The efficiency of GPU communication and interconnects is a key determinant of large language model (LLM) inference/training performance, complementing computational capabilities. In this study, we conduct a systematic benchmark of two widely adopted communication libraries, NCCL and NVSHMEM, on the AWS Elastic Fabric Adapter (EFA) interconnect. Our evaluation focuses on collective communication operations, such as all-to-all, which are known to pose significant scalability challenges in Mixture-of-Experts (MoE) architectures. The data directory contains the raw benchmarking results, which serve as the basis for all figures and analyses presented in the README.
All experiments were conducted on Amazon SageMaker HyperPod
using p5.48xlarge instances, each configured with four Elastic Fabric Adapter
(EFA) interfaces per GPU. The Kubernetes manifests used in this study are
available in the k8s directory. The experiments were executed using the
commands described below:
# build a docker image on your local machine
docker build -t gpucomm:latest .
# Launch a benchmark job on a Kubernetes cluster
kubectl -f k8s/<job>.yamlAlthough our experiments were conducted on a Kubernetes cluster, we also provide an example demonstrating how to launch a job on a Slurm cluster using enroot.

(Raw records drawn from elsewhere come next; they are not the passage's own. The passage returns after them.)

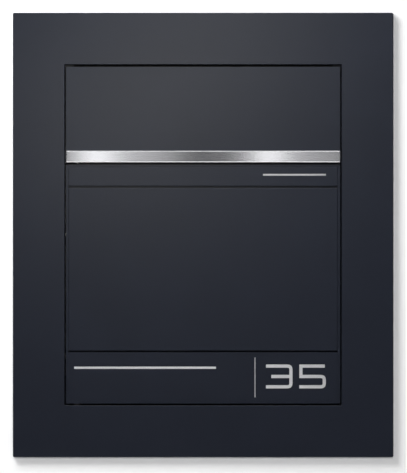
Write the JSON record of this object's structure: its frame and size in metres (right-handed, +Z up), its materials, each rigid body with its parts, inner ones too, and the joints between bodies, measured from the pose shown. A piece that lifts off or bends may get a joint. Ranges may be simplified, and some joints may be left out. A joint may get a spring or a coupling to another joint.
{
  "type": "flush wall mailbox",
  "caption": "Flush wall mailbox: steel housing in a wide cover frame, letter flap with a grip bar above a locking removal door.",
  "frame": {"origin": "centre of the front opening, in the plane of the wall's surface (the cover frame's back rim)", "axes": "+X to the right as seen from the street, +Y into the wall, +Z up"},
  "size_m": [0.5, 0.124, 0.584],
  "materials": {
    "powder_coat": "anthracite fine-texture powder coat",
    "stainless": "bright brushed stainless",
    "galvanised": "galvanised sheet",
    "zinc": "bright zinc plated",
    "brass": "turned",
    "nylon": "black, moulded",
    "rubber": "matt"
  },
  "bodies": {
    "housing": {"cover_frame": "powder_coat", "housing_wrap": "galvanised", "housing_side_left": "galvanised", "housing_side_right": "galvanised", "frame_screw_left_1": "zinc", "frame_screw_left_2": "zinc", "frame_screw_left_3": "zinc", "frame_screw_right_1": "zinc", "frame_screw_right_2": "zinc", "frame_screw_right_3": "zinc", "slot_panel": "powder_coat", "flap_top_seal": "rubber", "letter_baffle": "powder_coat", "letter_retainer": "powder_coat", "flap_hinge_rod": "zinc", "flap_hinge_bracket_left": "zinc", "flap_hinge_bracket_right": "zinc", "rod_clip_left": "zinc", "rod_clip_right": "zinc", "flap_buffer_left": "rubber", "flap_buffer_right": "rubber", "bracket_screw_left_1": "zinc", "bracket_screw_left_2": "zinc", "bracket_screw_right_1": "zinc", "bracket_screw_right_2": "zinc", "door_stop_strip": "powder_coat", "door_seal": "rubber", "door_pivot_bracket": "powder_coat", "door_pivot_pin_upper": "zinc", "door_pivot_pin_lower": "zinc", "door_pivot_washer": "nylon", "lock_barrel": "zinc", "lock_nut": "zinc"},
    "flap": {"flap_pan": "powder_coat", "grip_bar": "stainless", "grip_bar_screw_1": "zinc", "grip_bar_screw_2": "zinc", "grip_bar_screw_3": "zinc", "flap_bush_left": "nylon", "flap_bush_right": "nylon"},
    "door": {"door_tray": "powder_coat", "name_plate": "powder_coat", "door_face_plate": "powder_coat", "address_plate": "powder_coat", "name_plate_nut_1": "zinc", "name_plate_nut_2": "zinc", "address_plate_nut_1": "zinc", "address_plate_nut_2": "zinc", "door_stiffener": "galvanised", "door_strike": "zinc", "door_bush_upper": "nylon", "door_bush_lower": "nylon", "name_rule": "stainless", "address_rule": "stainless", "divider_rule": "stainless", "house_number_tens": "stainless", "house_number_units": "stainless"},
    "lock": {"lock_plug": "brass", "lock_cam": "zinc", "cam_screw": "zinc"}
  },
  "joints": [
    {"name": "flap_hinge", "type": "hinge", "parent": "housing", "child": "flap", "pos_m": [0, -0.009, 0.211], "axis": [-1, 0, 0], "range_deg": [0, 80]},
    {"name": "door_hinge", "type": "hinge", "parent": "housing", "child": "door", "pos_m": [-0.165, -0.009, 0], "axis": [0, 0, -1], "range_deg": [0, 110]},
    {"name": "lock_turn", "type": "hinge", "parent": "housing", "child": "lock", "pos_m": [0.15, 0.02, 0.118], "axis": [0, -1, 0], "range_deg": [0, 90]}
  ]
}
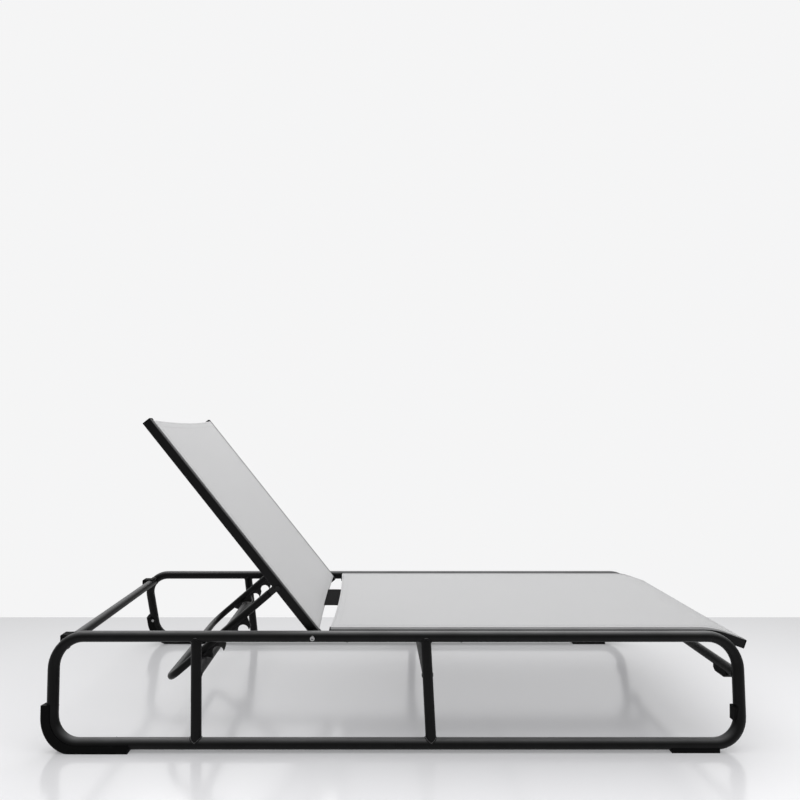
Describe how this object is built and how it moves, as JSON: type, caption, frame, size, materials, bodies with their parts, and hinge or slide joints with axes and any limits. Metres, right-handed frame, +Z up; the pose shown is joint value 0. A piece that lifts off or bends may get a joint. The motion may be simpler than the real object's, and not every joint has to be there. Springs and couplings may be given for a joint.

The commands provided below illustrate steps for submitting an example job.
# Login to a compute node
srun -N 1 --pty /bin/ash
# Build a enroot sqush file
make sqush
# Start an enroot environment and build binaries
enroot create --name gpucomm gpucomm+latest.sqsh
enroot start --mount /fsx:/fsx gpucomm /bin/bash
make
# Launch a NVSHMEM benchmark job on a Slurm cluster
salloc -N 2
bash slurm/jacobi_nvshmem.shThe following figure illustrates the relationship between the number of GPUs and the achieved bandwidth of NCCL, measured using nccl-tests. The results show that the bandwidth of the All-to-All collective communication is significantly lower compared to that of All-Gather and All-Reduce operations. Furthermore, as the number of GPUs increases, both performance and bandwidth exhibit noticeable degradation, potentially impacting overall training and inference efficiency. For instance, in our experiments, the All-to-All bandwidth decreases to approximately 40 GB/s, which may become a performance bottleneck for Mixture-of-Experts (MoE) layers when aggregating computation results.
DeepEP leverages NVSHMEM to implement Mixture-of-Experts (MoE) layers with low-latency, GPU-initiated communication. Our experimental results indicate that when the number of GPUs is below 32, NCCL achieves higher performance in All-to-All operations. However, an interesting observation is that the performance degradation of NVSHMEM remains minimal as the GPU count increases, suggesting that it may offer better scalability for MoE layers with a large number of experts.
AWS EFA supports GPU-initiated communication but does not provide capabilities equivalent to InfiniBand GPUDirect Async (IBGDA). Instead, it employs a mechanism similar to InfiniBand Reliable Connection (IBRC), which relies on a proxy buffer to handle GPU-initiated communication. Based on our investigation, we observed that GPU-initiated communication exhibits higher latency compared to CPU-initiated communication, as measured by the alltoall_latency.cu performance test using NVSHMEM’s blocking calls. However, these results do not imply that GPU-initiated communication over EFA is inherently slow. Further details and analysis will be provided in the Jacobi experiments.
Before examining CPU- and GPU-initiated communication, we observed that NVSHMEM throughput is highly dependent on packet size. As shown in the following figures, excessively large packet sizes lead to a significant degradation in All-to-All performance. Interestingly, this performance degradation appears to be largely insensitive to the number of GPUs.
The project Multi GPU Programming Models provides a step-by-step guide for comparing the performance of NCCL and NVSHMEM using the Jacobi algorithm in multi-GPU environments. In our experiments, we observed that the baseline NCCL implementation achieves better performance compared to variants employing Overlap, CUDA Graphs, or User Buffers. Although these additional features are theoretically expected to improve performance, they did not demonstrate measurable benefits in our tests.
Another key observation is that NVSHMEM with blocking GPU-initiated communication exhibits lower performance relative to other implementations. However, when non-blocking GPU-initiated communication is used with appropriate computation overlapping and synchronization, NVSHMEM achieves the best performance, both in terms of throughput and efficiency. These results indicate that fully leveraging NVSHMEM requires careful algorithm design, emphasizing proper overlap between communication and computation as well as effective synchronization.